Sprinkles

Sunday, October 23, 2011

Chicken Sense.

When I was a kid, if you called someone a 'bird-brain,' it meant that they had very little common sense. Well, as far as I'm concerned, I think birds have more good sense than we give them credit for.

This evening after dinner, I went outside to lock up the coop. With the sun going down earlier these days, by 6:30 at night the chickens are usually in the coop and waiting for me to lock the gate. I went down the porch steps tonight and saw that the chickens were all huddled up underneath the bushes by the house...... very unusual at that time of the evening.

I walked towards the coop, to see if maybe Gatsby had curled up for a nap inside the coop... but he was on the back deck and nowhere near the coop. As I got to the gate of the coop, there was a pile of feathers heaped in a circle right near the spot where the chickens walk to get from the yard into the coop. It looked like a hawk had swooped down and captured one of the sparrows or barn swallows...... the only thing left of the poor little bird were all those feathers, and the bird's bloody beak was in the center of the pile. My chickens must have seen that, and wouldn't walk over or even around the remains of the little bird.

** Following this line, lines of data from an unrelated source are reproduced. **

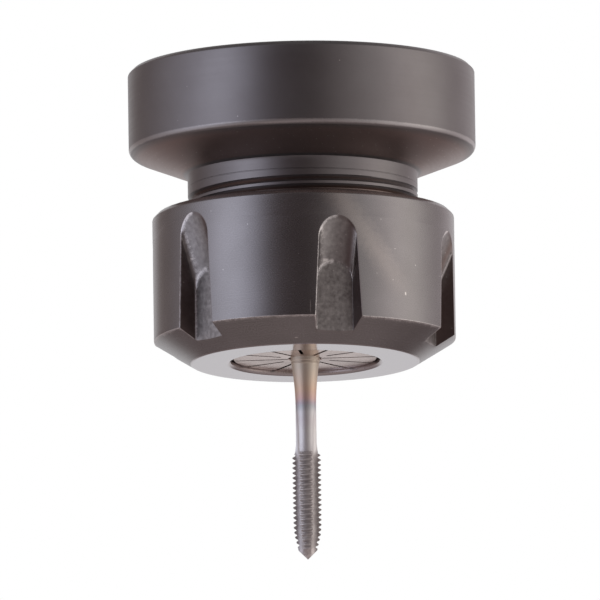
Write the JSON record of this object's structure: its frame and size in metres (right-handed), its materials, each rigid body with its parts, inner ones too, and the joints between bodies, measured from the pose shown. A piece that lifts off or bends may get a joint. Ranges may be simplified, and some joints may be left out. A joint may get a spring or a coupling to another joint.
{
  "type": "tap collet chuck",
  "caption": "Flanged collet chuck holding a machine tap in a slotted collet, clamped by a screwed nut with wrench slots.",
  "frame": {"origin": "centre of the flange's rear face, where the chuck is bolted on", "axes": "+Z out of the rear face along the common axis, the tap points along -Z; the four bolt holes lie at 45 degrees between X and Y"},
  "size_m": [0.0484, 0.0482, 0.069],
  "materials": {
    "blackened_steel": "black oxide, satin, front face ground bright",
    "spring_steel": "fine ground and polished",
    "tool_steel": "bright ground, heat tinted at the neck"
  },
  "bodies": {
    "body": {"chuck_body": "blackened_steel"},
    "collet": {"tap_collet": "spring_steel"},
    "nut": {"clamping_nut": "blackened_steel"},
    "tap": {"tap": "tool_steel"}
  },
  "joints": [
    {"name": "collet_slide", "type": "slide", "parent": "body", "child": "collet", "axis": [0, 0, -1], "range_m": [0, 0.0105]},
    {"name": "nut_turn", "type": "hinge", "parent": "collet", "child": "nut", "pos_m": [0, 0, -0.0313], "axis": [0, 0, -1], "range_deg": [0, 2520]},
    {"name": "tap_slide", "type": "slide", "parent": "collet", "child": "tap", "axis": [0, 0, -1], "range_m": [0, 0.035]}
  ],
  "couplings": [
    {"joint": "collet_slide", "follows": "nut_turn", "m_per_rad": 0.00023873}
  ]
}
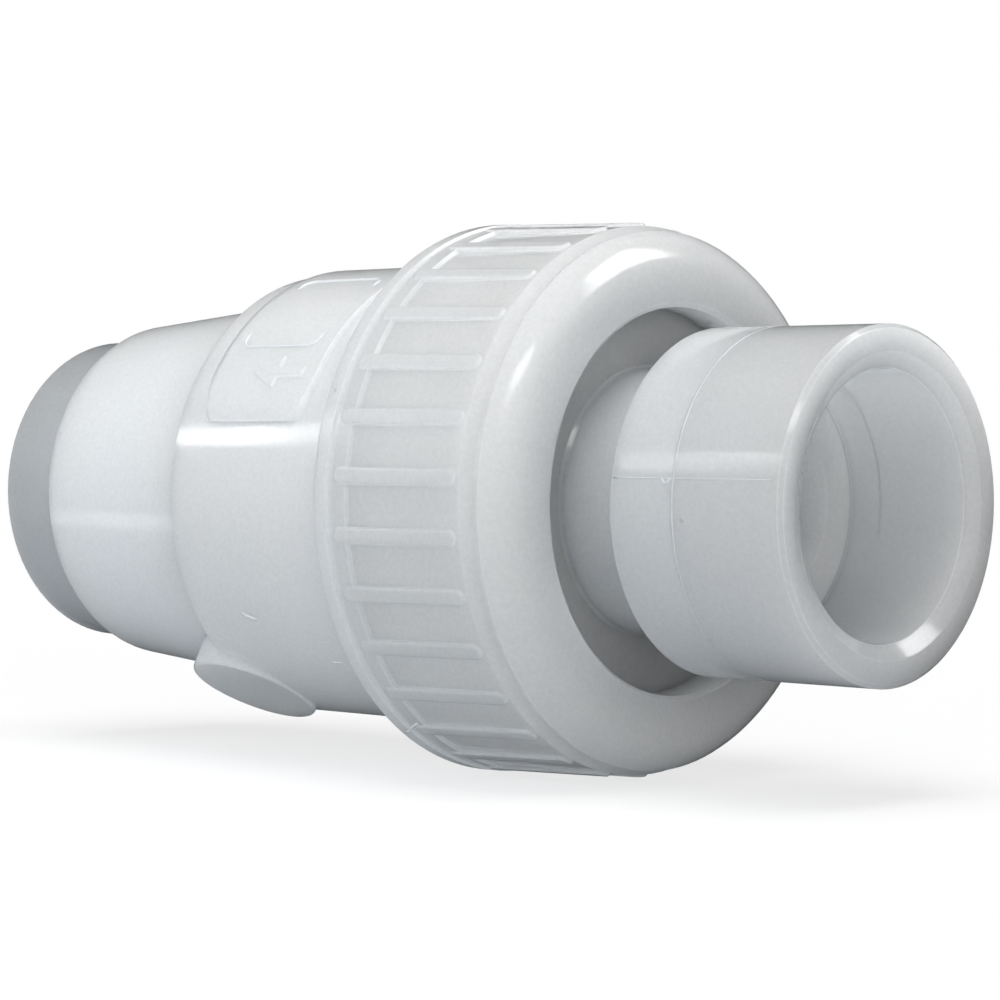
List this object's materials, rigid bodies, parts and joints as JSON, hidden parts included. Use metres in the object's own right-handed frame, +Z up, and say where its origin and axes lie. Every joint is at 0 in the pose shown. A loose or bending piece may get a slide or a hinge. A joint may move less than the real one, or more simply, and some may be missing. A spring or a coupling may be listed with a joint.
{
  "type": "check valve",
  "caption": "Inline ball check valve in translucent fusion plastic, with a welded socket at each end and one ribbed union nut.",
  "frame": {"origin": "centre of the mouth of the outlet socket, on the flow axis", "axes": "+X along the flow axis from the outlet socket to the inlet socket at the union end; +Z up, with the label panel on top and the boss below"},
  "size_m": [0.135, 0.0688, 0.0688],
  "materials": {
    "natural_plastic": "smooth moulded, milky translucent",
    "seal_rubber": "satin moulded"
  },
  "bodies": {
    "body": {"valve_body": "natural_plastic", "seat_carrier": "natural_plastic", "seat_ring": "seal_rubber", "carrier_o_ring": "seal_rubber", "face_o_ring": "seal_rubber"},
    "ball": {"ball": "natural_plastic"},
    "connector": {"end_connector": "natural_plastic"},
    "nut": {"union_nut": "natural_plastic"}
  },
  "joints": [
    {"name": "ball_lift", "type": "slide", "parent": "body", "child": "ball", "axis": [-1, 0, 0], "range_m": [0, 0.012]},
    {"name": "union_slide", "type": "slide", "parent": "body", "child": "connector", "axis": [1, 0, 0], "range_m": [0, 0.012]},
    {"name": "nut_turn", "type": "hinge", "parent": "connector", "child": "nut", "pos_m": [0.09, 0, 0], "axis": [1, 0, 0], "range_deg": [0, 1081]}
  ],
  "couplings": [
    {"joint": "nut_turn", "follows": "union_slide", "rad_per_m": 1570.8}
  ]
}
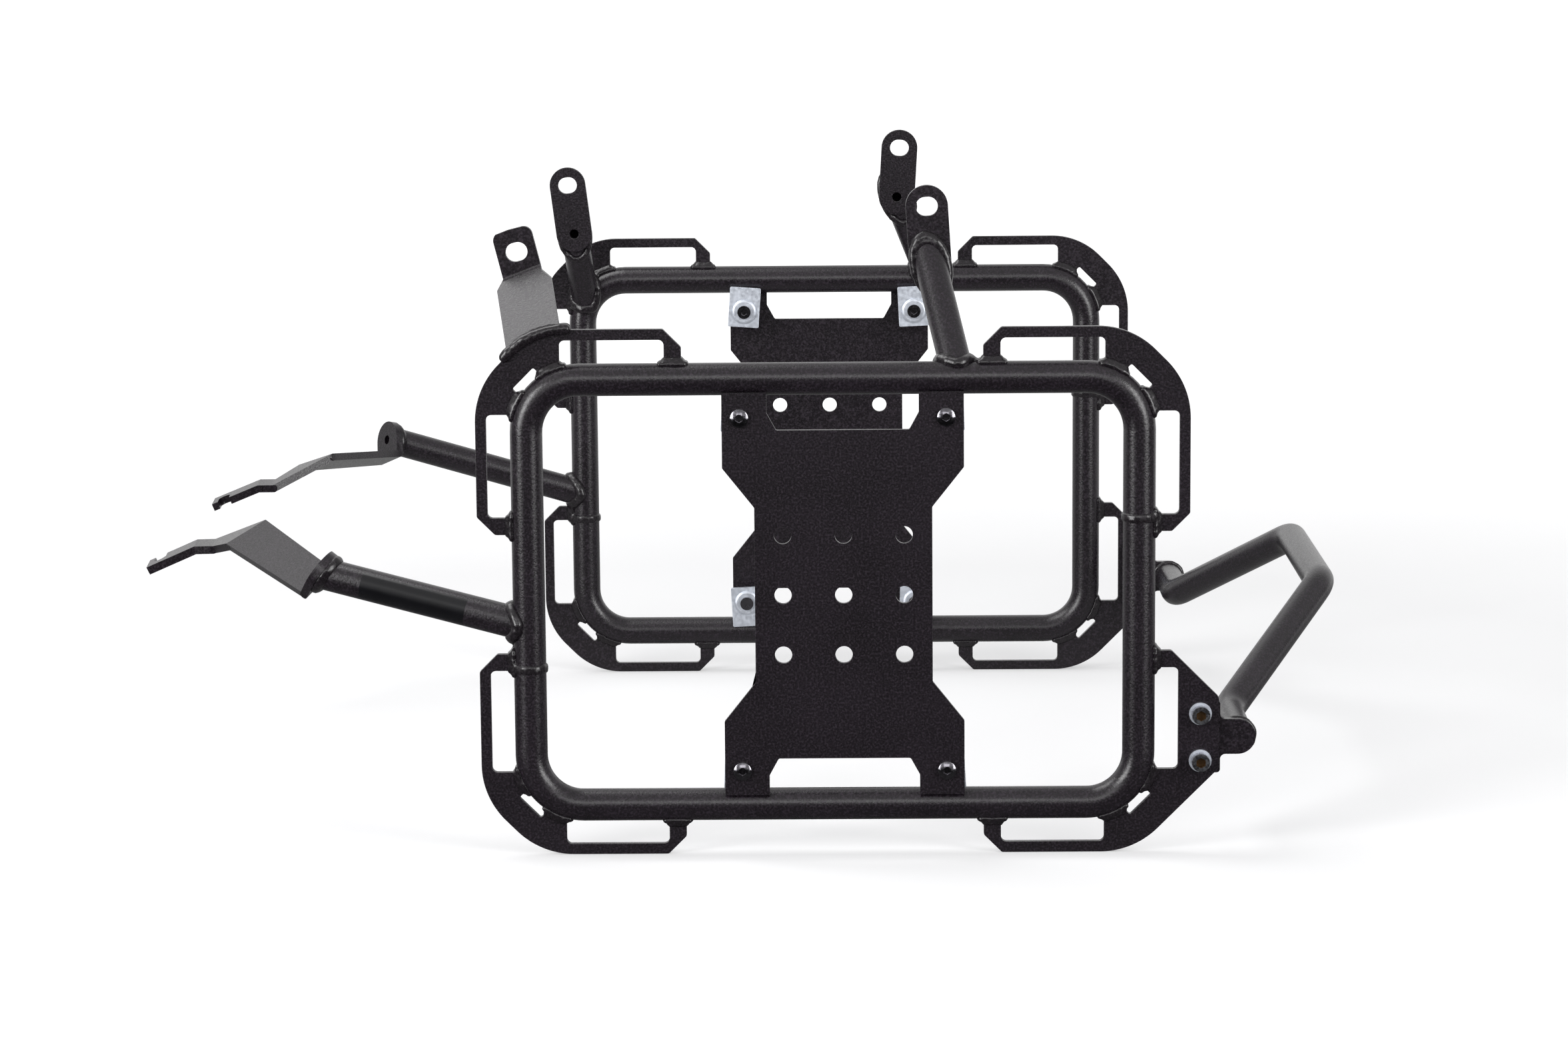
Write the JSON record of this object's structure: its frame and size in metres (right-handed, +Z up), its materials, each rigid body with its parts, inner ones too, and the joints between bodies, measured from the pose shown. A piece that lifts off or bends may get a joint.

I took the broom and swept away all the feathers...... as I did that, the chickens were just watching me from the other side of the fence. When all the feathers were away from the coop gate, PittyPat and Audrey and Prissy walked into the coop and flew up on the roosting bar. Scarlett stayed in the yard, just watching me holding the broom. I put the broom away, thinking she didn't like the looks of that. Still, she wouldn't walk to the coop.... and then she walked back towards the porch and went underneath the bushes again.

Well, we can't have that..... Into the house I went and I came out with the yellow bowl that I use to hold all the food scraps that I give to the chickens. The bowl was empty, but Scarlett didn't know that. I held the bowl out to show Scarlett what I had in my hand, and she came out from underneath the bushes and sat down near my feet-- her signal that she wants to be picked up. And that's exactly what I did........ I put the bowl down on the grass and picked Scarlett up in my arms, and I carried that red hen all the way back to the coop as she coo-ed in my arms. Such sweet little sounds come from the hens at the end of their day.

I was sorry about the little bird that was eaten by the hawk, but of course I was happy that the hawk caught one of the countless sparrows and not one of my four hens. I'm sure my chickens must have either seen the hawk attack the little bird, or maybe they heard the screeching. It just amazes me that they would not walk across the pile of feathers outside the coop.